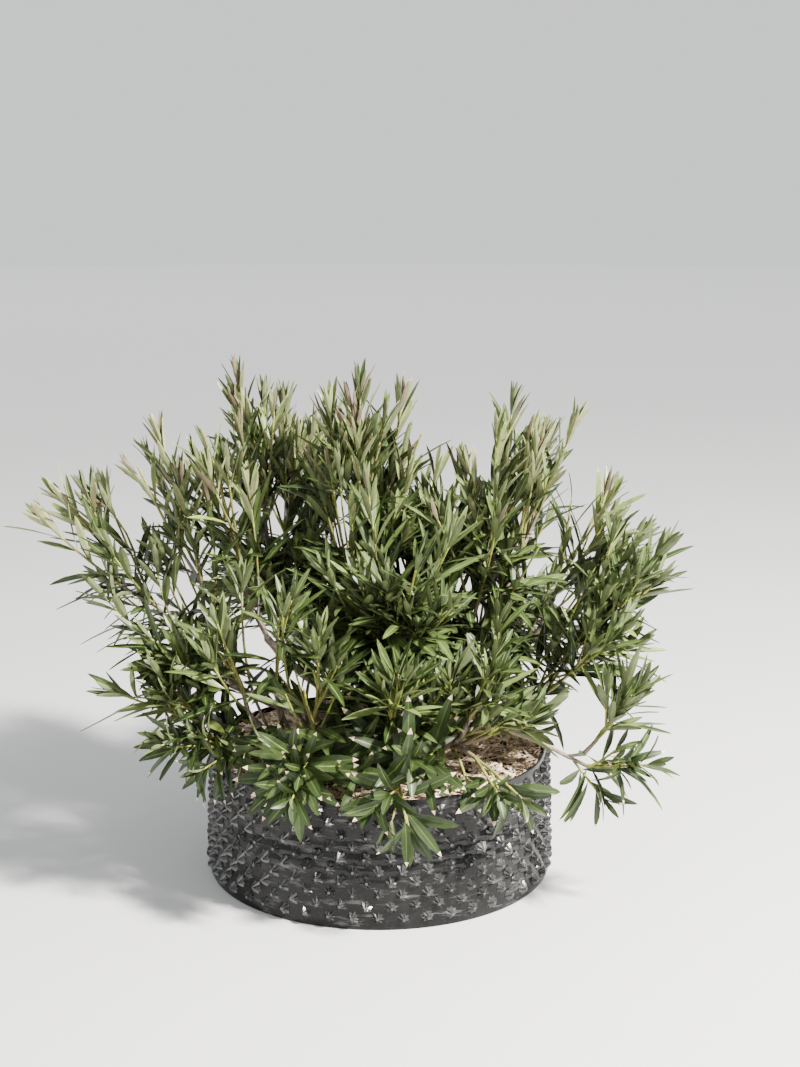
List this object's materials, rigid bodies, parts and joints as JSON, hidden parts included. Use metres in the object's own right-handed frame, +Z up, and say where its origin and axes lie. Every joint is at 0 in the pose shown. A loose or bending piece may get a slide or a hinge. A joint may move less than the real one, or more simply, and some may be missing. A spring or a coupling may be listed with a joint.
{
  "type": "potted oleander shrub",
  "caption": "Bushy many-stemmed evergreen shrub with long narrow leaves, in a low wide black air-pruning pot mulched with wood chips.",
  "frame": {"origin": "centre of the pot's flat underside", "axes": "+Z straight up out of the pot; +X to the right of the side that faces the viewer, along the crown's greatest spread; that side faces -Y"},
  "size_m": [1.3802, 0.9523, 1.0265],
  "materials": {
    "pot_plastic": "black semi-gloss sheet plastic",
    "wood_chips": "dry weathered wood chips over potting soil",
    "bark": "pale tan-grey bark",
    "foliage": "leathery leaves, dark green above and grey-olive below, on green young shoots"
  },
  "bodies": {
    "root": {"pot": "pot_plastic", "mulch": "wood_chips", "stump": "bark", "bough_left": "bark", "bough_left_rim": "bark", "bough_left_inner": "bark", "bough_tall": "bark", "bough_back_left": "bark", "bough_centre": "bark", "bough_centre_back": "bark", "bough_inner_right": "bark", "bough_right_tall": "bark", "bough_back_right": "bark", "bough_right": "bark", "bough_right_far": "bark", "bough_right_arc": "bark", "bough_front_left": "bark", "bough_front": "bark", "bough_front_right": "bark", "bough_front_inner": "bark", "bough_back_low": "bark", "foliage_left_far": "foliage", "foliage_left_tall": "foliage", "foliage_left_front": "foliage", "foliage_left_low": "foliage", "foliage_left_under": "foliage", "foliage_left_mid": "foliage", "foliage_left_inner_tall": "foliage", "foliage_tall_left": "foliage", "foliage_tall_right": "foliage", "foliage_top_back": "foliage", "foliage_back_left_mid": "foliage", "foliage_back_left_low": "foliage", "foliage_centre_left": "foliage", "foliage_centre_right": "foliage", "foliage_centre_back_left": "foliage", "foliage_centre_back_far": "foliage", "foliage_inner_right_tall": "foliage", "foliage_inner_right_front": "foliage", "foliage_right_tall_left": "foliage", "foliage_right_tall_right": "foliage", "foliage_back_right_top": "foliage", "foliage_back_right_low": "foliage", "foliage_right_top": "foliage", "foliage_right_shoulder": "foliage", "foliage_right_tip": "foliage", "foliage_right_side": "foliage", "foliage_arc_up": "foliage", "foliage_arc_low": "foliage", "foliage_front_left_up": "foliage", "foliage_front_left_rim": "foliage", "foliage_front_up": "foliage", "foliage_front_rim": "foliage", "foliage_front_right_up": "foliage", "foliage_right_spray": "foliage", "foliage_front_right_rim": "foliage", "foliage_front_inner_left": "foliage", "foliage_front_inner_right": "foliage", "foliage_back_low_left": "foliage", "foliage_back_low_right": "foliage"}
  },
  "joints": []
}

What you need to do =>
Reproduce all of the material above word for word.

Exercise answer =>
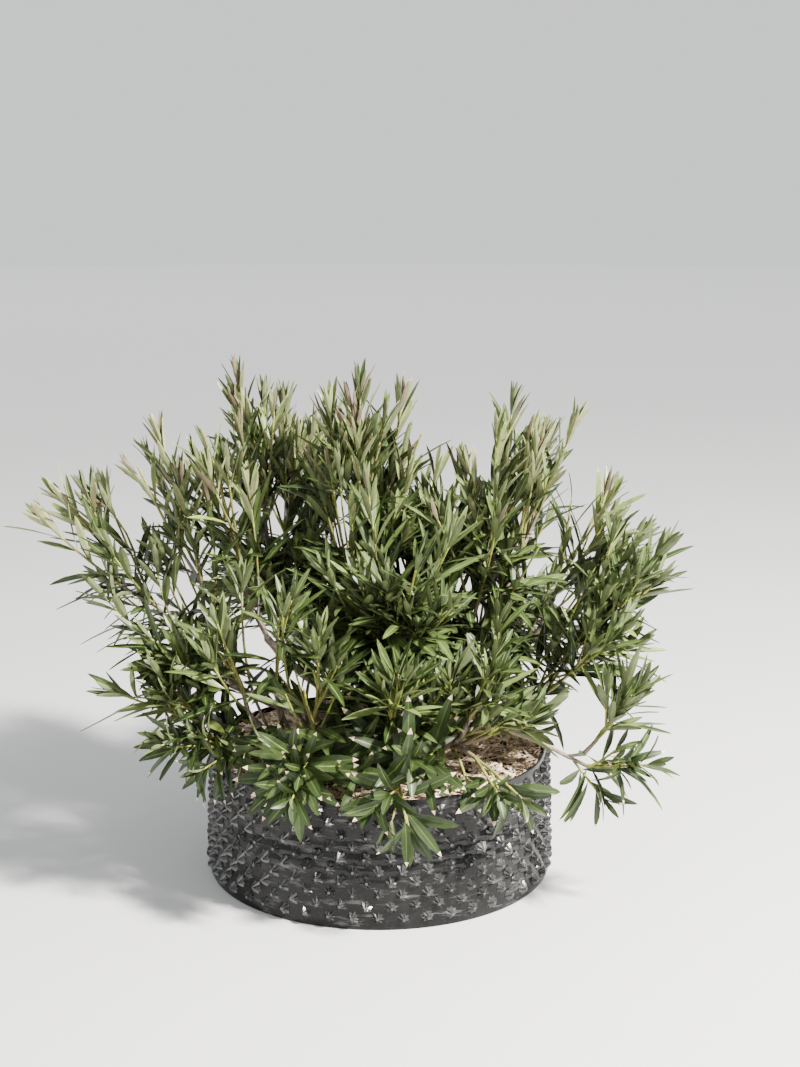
List this object's materials, rigid bodies, parts and joints as JSON, hidden parts included. Use metres in the object's own right-handed frame, +Z up, and say where its origin and axes lie. Every joint is at 0 in the pose shown. A loose or bending piece may get a slide or a hinge. A joint may move less than the real one, or more simply, and some may be missing. A spring or a coupling may be listed with a joint.
{
  "type": "potted oleander shrub",
  "caption": "Bushy many-stemmed evergreen shrub with long narrow leaves, in a low wide black air-pruning pot mulched with wood chips.",
  "frame": {"origin": "centre of the pot's flat underside", "axes": "+Z straight up out of the pot; +X to the right of the side that faces the viewer, along the crown's greatest spread; that side faces -Y"},
  "size_m": [1.3802, 0.9523, 1.0265],
  "materials": {
    "pot_plastic": "black semi-gloss sheet plastic",
    "wood_chips": "dry weathered wood chips over potting soil",
    "bark": "pale tan-grey bark",
    "foliage": "leathery leaves, dark green above and grey-olive below, on green young shoots"
  },
  "bodies": {
    "root": {"pot": "pot_plastic", "mulch": "wood_chips", "stump": "bark", "bough_left": "bark", "bough_left_rim": "bark", "bough_left_inner": "bark", "bough_tall": "bark", "bough_back_left": "bark", "bough_centre": "bark", "bough_centre_back": "bark", "bough_inner_right": "bark", "bough_right_tall": "bark", "bough_back_right": "bark", "bough_right": "bark", "bough_right_far": "bark", "bough_right_arc": "bark", "bough_front_left": "bark", "bough_front": "bark", "bough_front_right": "bark", "bough_front_inner": "bark", "bough_back_low": "bark", "foliage_left_far": "foliage", "foliage_left_tall": "foliage", "foliage_left_front": "foliage", "foliage_left_low": "foliage", "foliage_left_under": "foliage", "foliage_left_mid": "foliage", "foliage_left_inner_tall": "foliage", "foliage_tall_left": "foliage", "foliage_tall_right": "foliage", "foliage_top_back": "foliage", "foliage_back_left_mid": "foliage", "foliage_back_left_low": "foliage", "foliage_centre_left": "foliage", "foliage_centre_right": "foliage", "foliage_centre_back_left": "foliage", "foliage_centre_back_far": "foliage", "foliage_inner_right_tall": "foliage", "foliage_inner_right_front": "foliage", "foliage_right_tall_left": "foliage", "foliage_right_tall_right": "foliage", "foliage_back_right_top": "foliage", "foliage_back_right_low": "foliage", "foliage_right_top": "foliage", "foliage_right_shoulder": "foliage", "foliage_right_tip": "foliage", "foliage_right_side": "foliage", "foliage_arc_up": "foliage", "foliage_arc_low": "foliage", "foliage_front_left_up": "foliage", "foliage_front_left_rim": "foliage", "foliage_front_up": "foliage", "foliage_front_rim": "foliage", "foliage_front_right_up": "foliage", "foliage_right_spray": "foliage", "foliage_front_right_rim": "foliage", "foliage_front_inner_left": "foliage", "foliage_front_inner_right": "foliage", "foliage_back_low_left": "foliage", "foliage_back_low_right": "foliage"}
  },
  "joints": []
}